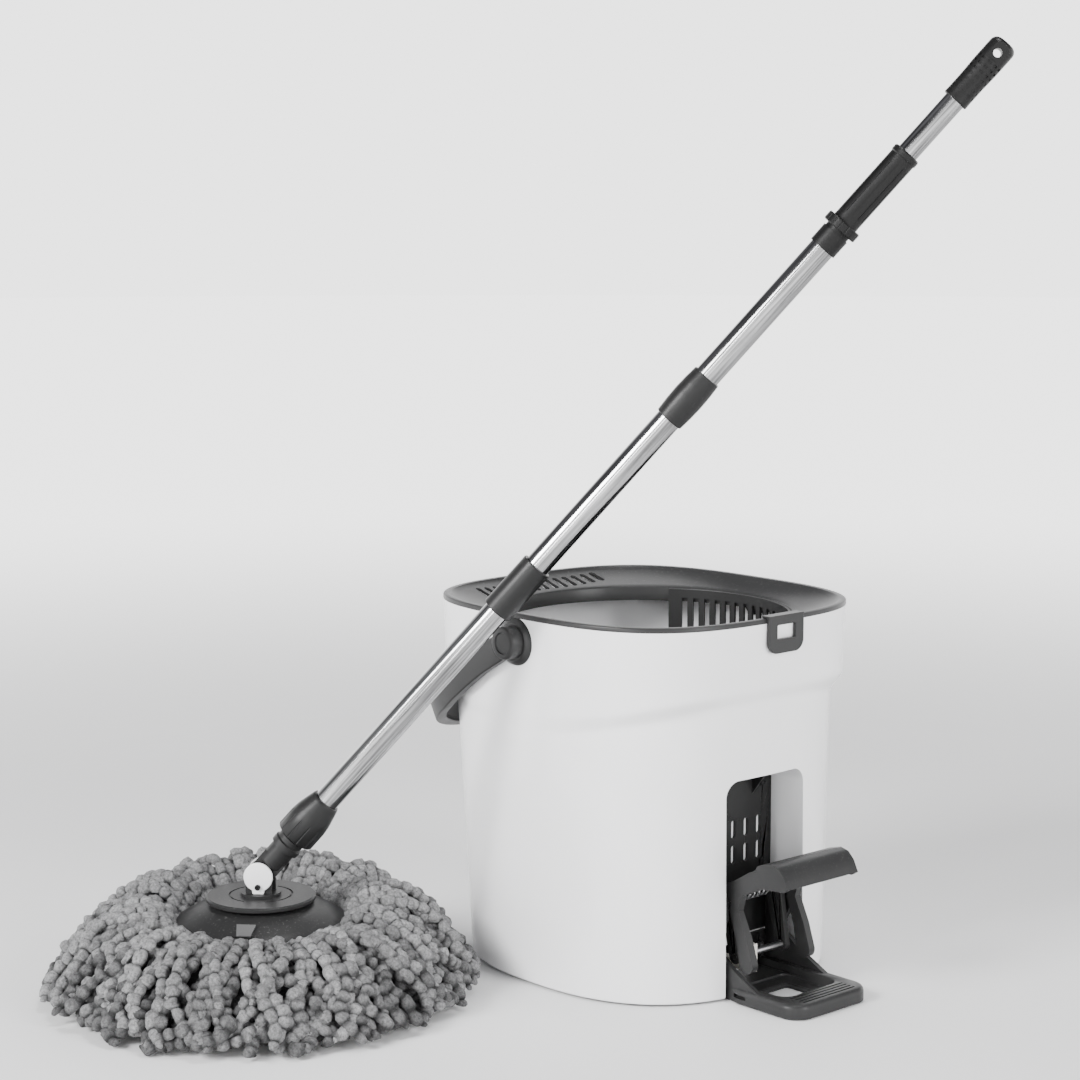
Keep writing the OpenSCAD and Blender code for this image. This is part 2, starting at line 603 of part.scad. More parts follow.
module rib_profile() {
    polygon([[axle_x + 4, axle_z - 3], [axle_x, axle_z + 8], [axle_x + 18, axle_z + 20], [axle_x + 34, axle_z + 30], [axle_x + 50, axle_z + 38], [axle_x + 62, axle_z + 41],
        [axle_x + 70, axle_z + 39], [axle_x + 76, axle_z + 33], [axle_x + 81, axle_z + 23], [axle_x + 77.5, axle_z + 22],
        [axle_x + 72, axle_z + 31], [axle_x + 66, axle_z + 36], [axle_x + 58, axle_z + 36], [axle_x + 44, axle_z + 31],
        [axle_x + 26, axle_z + 19]]);
}
module pedal() color([0.29, 0.29, 0.3]) difference() {
    union() {
        // treadle, narrower neck and the two hinge arms
        intersection() {
            plate_xz(-tread_w / 2, tread_w) rib_profile();
            linear_extrude(300) polygon([[axle_x + 26, -26], [axle_x + 38, -31], [axle_x + 46, -tread_w / 2],
                [axle_x + 74, -tread_w / 2], [axle_x + 90, -tread_w / 2 + 8], [axle_x + 90, tread_w / 2 - 8],
                [axle_x + 74, tread_w / 2], [axle_x + 46, tread_w / 2], [axle_x + 38, 31], [axle_x + 26, 26]]);
        }
        for (s = [-1, 1]) plate_xz(s > 0 ? arm_y - arm_t : -arm_y, arm_t) {
            translate([axle_x, axle_z]) circle(9.5);
            polygon([[axle_x - 2, axle_z + 9.2], [axle_x + 9, axle_z - 3], [axle_x + 30, axle_z + 8],
                [axle_x + 52, axle_z + 18], [axle_x + 58, axle_z + 37], [axle_x + 34, axle_z + 28], [axle_x + 16, axle_z + 17]]);
        }
        // cheeks that close the treadle's ends
        for (s = [-1, 1]) plate_xz(s > 0 ? tread_w / 2 - 3 : -tread_w / 2, 3) polygon([[axle_x + 42, axle_z + 24],
            [axle_x + 46, axle_z + 35], [axle_x + 54, axle_z + 39], [axle_x + 62, axle_z + 41], [axle_x + 70, axle_z + 39],
            [axle_x + 76, axle_z + 33], [axle_x + 81, axle_z + 23], [axle_x + 76, axle_z + 20], [axle_x + 50, axle_z + 18]]);
        // web that joins the arms behind the treadle
        translate([axle_x + 20, -arm_y + 1, axle_z + 12]) rotate([0, -33, 0]) cube([16, 2 * arm_y - 2, 4]);
    }
    rod_y(axle_x, axle_z, axle_r + run_gap, -60, 60);
    // grip grooves across the crown
    for (k = [0 : 2]) translate([axle_x + 51 + 4.6 * k, -tread_w / 2 + 5, axle_z + 38 + 1.2 * k - 0.35 * k * k])
        cube([1.6, tread_w - 10, 8]);
}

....

- [AIM OF THE TASK]
Please return the data above exactly as given.

- [ANSWER TO THE TASK]
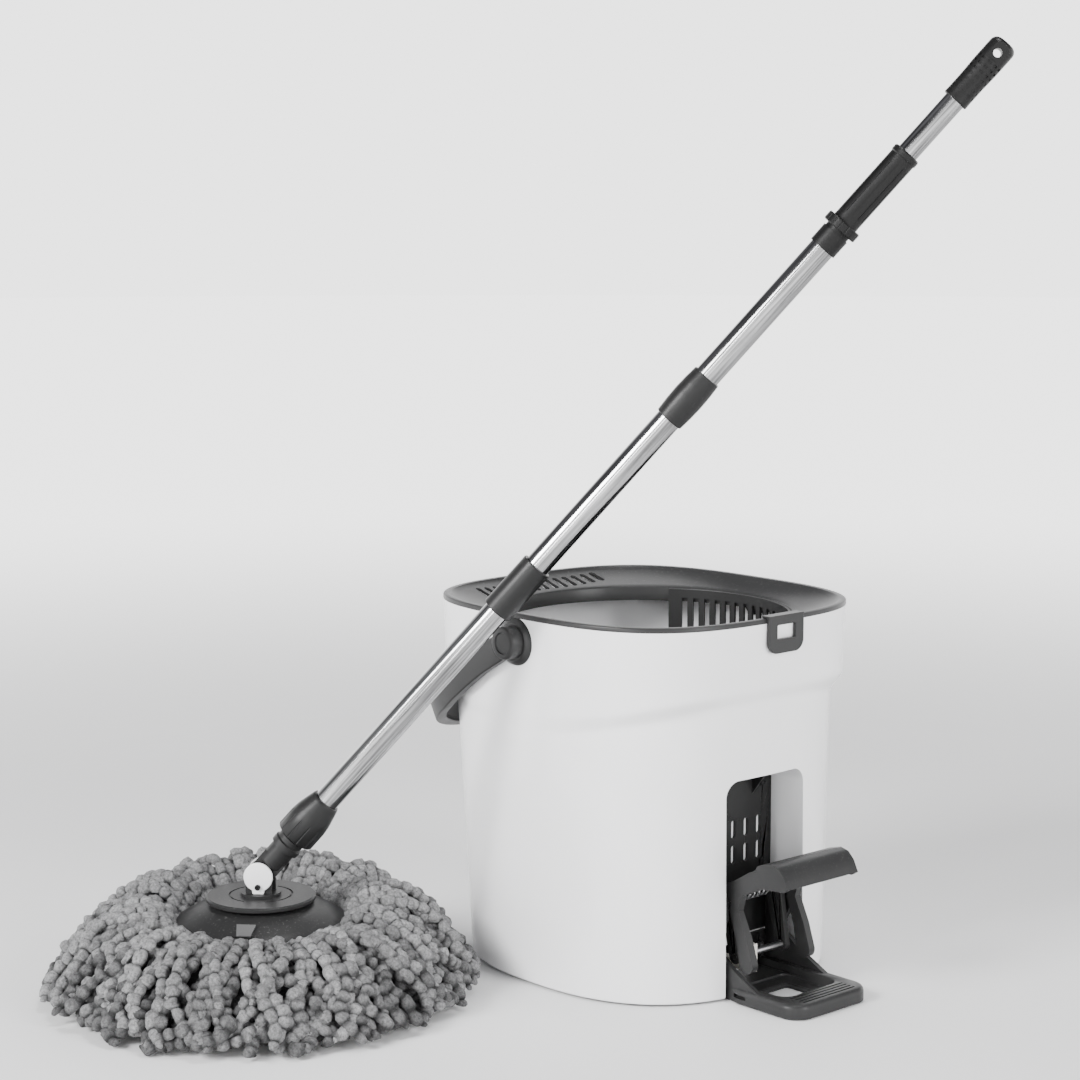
Keep writing the OpenSCAD and Blender code for this image. This is part 2, starting at line 603 of part.scad. More parts follow.
module rib_profile() {
    polygon([[axle_x + 4, axle_z - 3], [axle_x, axle_z + 8], [axle_x + 18, axle_z + 20], [axle_x + 34, axle_z + 30], [axle_x + 50, axle_z + 38], [axle_x + 62, axle_z + 41],
        [axle_x + 70, axle_z + 39], [axle_x + 76, axle_z + 33], [axle_x + 81, axle_z + 23], [axle_x + 77.5, axle_z + 22],
        [axle_x + 72, axle_z + 31], [axle_x + 66, axle_z + 36], [axle_x + 58, axle_z + 36], [axle_x + 44, axle_z + 31],
        [axle_x + 26, axle_z + 19]]);
}
module pedal() color([0.29, 0.29, 0.3]) difference() {
    union() {
        // treadle, narrower neck and the two hinge arms
        intersection() {
            plate_xz(-tread_w / 2, tread_w) rib_profile();
            linear_extrude(300) polygon([[axle_x + 26, -26], [axle_x + 38, -31], [axle_x + 46, -tread_w / 2],
                [axle_x + 74, -tread_w / 2], [axle_x + 90, -tread_w / 2 + 8], [axle_x + 90, tread_w / 2 - 8],
                [axle_x + 74, tread_w / 2], [axle_x + 46, tread_w / 2], [axle_x + 38, 31], [axle_x + 26, 26]]);
        }
        for (s = [-1, 1]) plate_xz(s > 0 ? arm_y - arm_t : -arm_y, arm_t) {
            translate([axle_x, axle_z]) circle(9.5);
            polygon([[axle_x - 2, axle_z + 9.2], [axle_x + 9, axle_z - 3], [axle_x + 30, axle_z + 8],
                [axle_x + 52, axle_z + 18], [axle_x + 58, axle_z + 37], [axle_x + 34, axle_z + 28], [axle_x + 16, axle_z + 17]]);
        }
        // cheeks that close the treadle's ends
        for (s = [-1, 1]) plate_xz(s > 0 ? tread_w / 2 - 3 : -tread_w / 2, 3) polygon([[axle_x + 42, axle_z + 24],
            [axle_x + 46, axle_z + 35], [axle_x + 54, axle_z + 39], [axle_x + 62, axle_z + 41], [axle_x + 70, axle_z + 39],
            [axle_x + 76, axle_z + 33], [axle_x + 81, axle_z + 23], [axle_x + 76, axle_z + 20], [axle_x + 50, axle_z + 18]]);
        // web that joins the arms behind the treadle
        translate([axle_x + 20, -arm_y + 1, axle_z + 12]) rotate([0, -33, 0]) cube([16, 2 * arm_y - 2, 4]);
    }
    rod_y(axle_x, axle_z, axle_r + run_gap, -60, 60);
    // grip grooves across the crown
    for (k = [0 : 2]) translate([axle_x + 51 + 4.6 * k, -tread_w / 2 + 5, axle_z + 38 + 1.2 * k - 0.35 * k * k])
        cube([1.6, tread_w - 10, 8]);
}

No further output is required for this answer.